TOKYO (Reuters) - Japan’s JFE Holdings Inc said on Tuesday it would aim to cut CO2 emissions from its mainstay steel unit, JFE Steel, by more than 20% by the 2030 financial year that ends March 2031 from the 2013 level in a bid to tackle climate change.
The company, which has been working with other members of the Japan Iron and Steel Federation to develop new technology to trim CO2 emissions, formed a new project team under the direct control of JFE Steel’s president to step up efforts on its own.
“We plan to map out feasible plans which could include use of more scrap and more ferro-coke, a technology for improving reduction rate of iron ore put into blast furnace, as well as development of innovative technologies,” a JFE spokesman said.

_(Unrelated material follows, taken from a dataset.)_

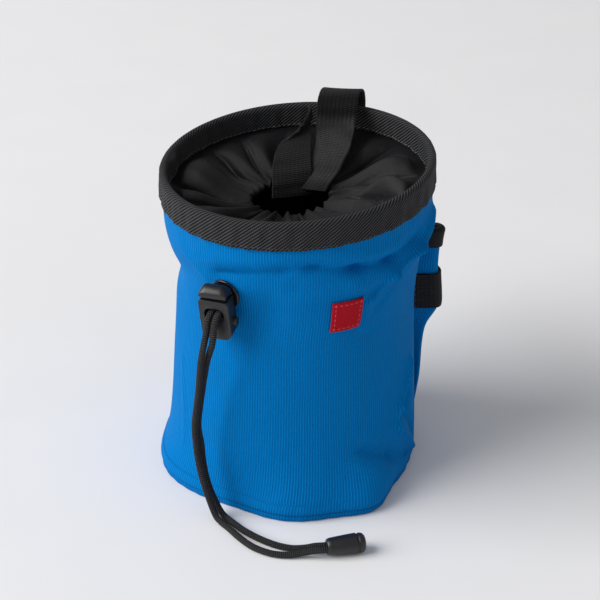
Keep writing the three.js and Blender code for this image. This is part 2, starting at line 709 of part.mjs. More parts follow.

For the long term, the Japan’s second-biggest steelmaker aims to achieve “carbon neutral” soon after 2050, the same target by the Japanese government.
Steelmakers are under growing pressure to cut carbon emissions as steel manufacturing is one of the largest sources of carbon emissions among industries.

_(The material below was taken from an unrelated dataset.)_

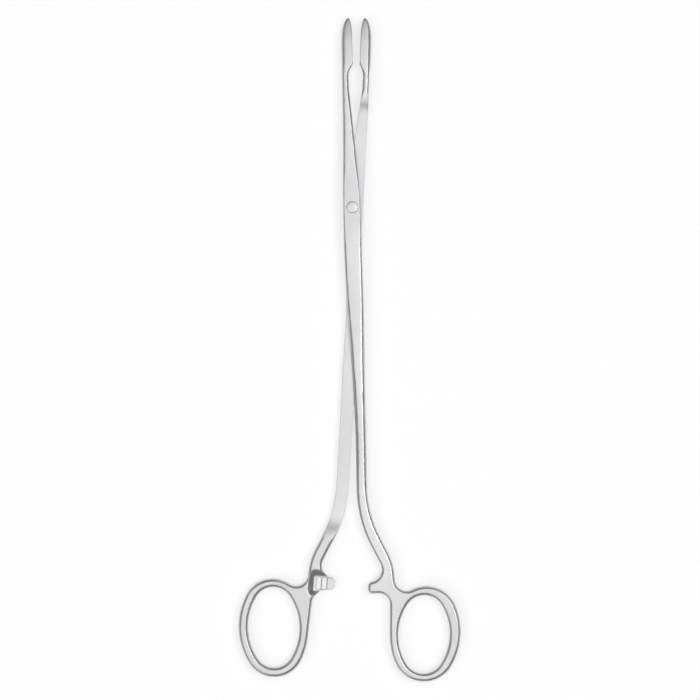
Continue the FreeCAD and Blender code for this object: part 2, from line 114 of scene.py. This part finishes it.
class Finish:
    """A material being put together: node() adds any node, feed() links or sets the shader's sockets."""

    def __init__(self, name):
        self.material = bpy.data.materials.new(name)
        self.material.use_nodes = True
        self.tree = self.material.node_tree
        self.shader = self.tree.nodes["Principled BSDF"]

    def node(self, kind, settings, values, output=0):
        made = self.tree.nodes.new(kind)
        for name, value in settings.items():
            setattr(made, name, value)
        for socket, value in values.items():
            if isinstance(value, Signal):
                self.tree.links.new(value.socket, made.inputs[socket])
            else:
                made.inputs[socket].default_value = value
        return Signal(self, made.outputs[output])

    def feed(self, **values):
        for name, value in values.items():
            socket = self.shader.inputs[name.replace("_", " ")]
            if isinstance(value, Signal):
                self.tree.links.new(value.socket, socket)
            else:
                socket.default_value = value

    def place(self):
        return self.node("ShaderNodeTexCoord", {}, {}, "Object")

    def stretched(self, across, along, through):
        """Object coordinates scaled per metre across, along and through the forceps."""
        return self.node("ShaderNodeMapping", {}, {"Vector": self.place(), "Scale": (across, along, through)})

    def noise(self, vector, detail, roughness):
        values = {"Vector": vector, "Scale": 1.0, "Detail": detail, "Roughness": roughness}
        return self.node("ShaderNodeTexNoise", {}, values)

    def blend(self, factor, first, second):
        """A colour between two, by a factor from 0 to 1."""
        return self.node("ShaderNodeMix", {"data_type": "RGBA"}, {0: factor, 6: first, 7: second}, 2)

    def relief(self, height, strength, depth):
        """The surface's tilt: a fine relief on top of edges that are broken by a small rounding."""
        rounded = self.node("ShaderNodeBevel", {"samples": edge_samples}, {"Radius": edge_break})
        values = {"Strength": strength, "Distance": depth, "Height": height, "Normal": rounded}
        return self.node("ShaderNodeBump", {}, values)


def smooth_faces():
    """A modifier group that merges the mesh's loose triangles and shades all but its true edges smooth."""
    group = bpy.data.node_groups.new("smooth_faces", "GeometryNodeTree")
    group.interface.new_socket("Geometry", in_out="INPUT", socket_type="NodeSocketGeometry")
    group.interface.new_socket("Geometry", in_out="OUTPUT", socket_type="NodeSocketGeometry")
    nodes = group.nodes
    links = group.links
    source = nodes.new("NodeGroupInput")
    merge = nodes.new("GeometryNodeMergeByDistance")
    merge.inputs["Distance"].default_value = weld_distance
    faces = nodes.new("GeometryNodeSetShadeSmooth")
    turn = nodes.new("GeometryNodeInputMeshEdgeAngle")
    limit = nodes.new("ShaderNodeMath")
    limit.operation = "GREATER_THAN"
    limit.inputs[1].default_value = sharp_turn
    edges = nodes.new("GeometryNodeSetShadeSmooth")
    edges.domain = "EDGE"
    edges.inputs["Shade Smooth"].default_value = False
    sink = nodes.new("NodeGroupOutput")
    links.new(source.outputs[0], merge.inputs["Geometry"])
    links.new(merge.outputs[0], faces.inputs["Geometry"])
    links.new(turn.outputs["Unsigned Angle"], limit.inputs[0])
    links.new(limit.outputs[0], edges.inputs["Selection"])
    links.new(faces.outputs[0], edges.inputs["Geometry"])
    links.new(edges.outputs[0], sink.inputs[0])
    return group


smoothing = smooth_faces()


def dress(node, finish):
    """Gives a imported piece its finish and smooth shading, and leaves its mesh alone."""
    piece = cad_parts[node]
    piece.data.materials.clear()
    piece.data.materials.append(finish.material)
    piece.modifiers.new("smooth_faces", "NODES").node_group = smoothing
    weighing = piece.modifiers.new("weighed_normals", "WEIGHTED_NORMAL")
    weighing.mode = "FACE_AREA"
    weighing.keep_sharp = True


satin = Finish("satin_steel")
brushing = satin.noise(satin.stretched(brushing_across, brushing_along, brushing_across), 3.0, 0.6)
grain = satin.noise(satin.stretched(grain_scale, grain_scale, grain_scale), 2.0, 0.5)
handling = satin.noise(satin.stretched(handling_across, handling_along, handling_across), 3.0, 0.55)
worn = handling.between(worn_from, worn_to)
surface_height = brushing * brushing_share + grain * (1.0 - brushing_share)
satin.feed(
    Base_Color=satin.blend(worn * 0.5 + brushing * 0.25, steel_colour, worn_colour),
    Metallic=1.0,
    Roughness=satin_roughness - worn_polish * worn + brushed_spread * (brushing - 0.5),
    Normal=satin.relief(surface_height, relief_strength, relief_depth),
)

for half in ("front_half", "rear_half"):
    dress(half, satin)


# Pivot screw: a plain low-domed head, turned on a lathe and sunk into the front half. The turning leaves
# faint rings round its centre, and its face is a little brighter than the forgings.
screw_colour = (0.62, 0.62, 0.62, 1.0)
turned_roughness = 0.26
turned_spread = 0.06
turning_scale = 900.0
turning_strength = 0.2
turning_depth = 0.00001

turned = Finish("turned_steel")
rings = turned.node(
    "ShaderNodeTexWave",
    {"wave_type": "RINGS", "rings_direction": "Z"},
    {"Vector": turned.place(), "Scale": turning_scale, "Distortion": 0.4, "Detail": 1.0},
    "Fac",
)
turned.feed(
    Base_Color=screw_colour,
    Metallic=1.0,
    Roughness=turned_roughness + turned_spread * rings,
    Normal=turned.relief(rings, turning_strength, turning_depth),
)
dress("pivot_screw", turned)


# Table: one plain matt white sheet. What the eye and the steel see of it is near white, and it keeps the
# soft shadow that the forceps throws on it.
table_size = 4.0
table_drop = 0.00005
table_colour = (0.86, 0.86, 0.86, 1.0)
table_roughness = 0.9
shadow_share = 0.85
table_glow = 3.3

paper = Finish("white_table")
paper.feed(Base_Color=table_colour, Roughness=table_roughness, Metallic=0.0)
seen = paper.node("ShaderNodeLightPath", {}, {}, "Is Camera Ray")
mirrored = paper.node("ShaderNodeLightPath", {}, {}, "Is Glossy Ray")
through = paper.node("ShaderNodeLightPath", {}, {}, "Is Transmission Ray")
watched = (seen + mirrored + through) * (1.0 - shadow_share)
glow = paper.node("ShaderNodeEmission", {}, {"Color": (1.0, 1.0, 1.0, 1.0), "Strength": table_glow})
lit = Signal(paper, paper.shader.outputs[0])
surface = paper.node("ShaderNodeMixShader", {}, {0: watched, 1: lit, 2: glow})
paper.tree.links.new(surface.socket, paper.tree.nodes["Material Output"].inputs["Surface"])

table_mesh = bpy.data.meshes.new("table")
reach = table_size / 2
low = cad_box[0][2] - table_drop
corners = [(-reach, -reach, low), (reach, -reach, low), (reach, reach, low), (-reach, reach, low)]
table_mesh.from_pydata(corners, [], [(0, 1, 2, 3)])
table = bpy.data.objects.new("table", table_mesh)
table.data.materials.append(paper.material)
bpy.context.collection.objects.link(table)


# Light: a dim room and a long soft box overhead, laid along the forceps. The flats and the run-outs mirror
# the box and go pale, and the rounded edges mirror the room and go dark, as the drawing's outlines are. A
# box on the right lights the ratchet teeth's slopes, and a weak one on the left the left flanks.
room_light = 0.2

room = bpy.data.worlds.new("room")
room.use_nodes = True
room.node_tree.nodes["Background"].inputs["Color"].default_value = (1.0, 1.0, 1.0, 1.0)
room.node_tree.nodes["Background"].inputs["Strength"].default_value = room_light
bpy.context.scene.world = room


def soft_box(name, place, width, length, power):
    """An area lamp that faces the middle of the forceps, with its length along it."""
    lamp = bpy.data.lights.new(name, "AREA")
    lamp.shape = "RECTANGLE"
    lamp.size = width
    lamp.size_y = length
    lamp.energy = power
    box = bpy.data.objects.new(name, lamp)
    box.location = place
    box.rotation_mode = "QUATERNION"
    box.rotation_quaternion = (picture_centre - Vector(place)).to_track_quat("-Z", "Y")
    bpy.context.collection.objects.link(box)


soft_box("overhead", (-0.15, -0.2, 1.7), width=1.5, length=4.2, power=21.0)
soft_box("right", (0.78, -0.1, 1.35), width=0.5, length=0.5, power=2.4)
soft_box("left", (-0.8, 0.35, 0.8), width=0.4, length=0.4, power=0.5)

Japan’s biggest steelmaker Nippon Steel Corp also set up an internal committee in April to plan its own measures to lower CO2 emissions, with an aim to unveil its mid- and long-term goals by the end of next March.
The steel federation’s goal is to cut 9 million tonnes of CO2 emission from production process of Japanese steelmakers by 2030 from their emission of 194.4 million tonnes in 2013, representing a 4.6% cut, though it involves various assumptions including an annual crude steel output remaining at around 120 million tonnes.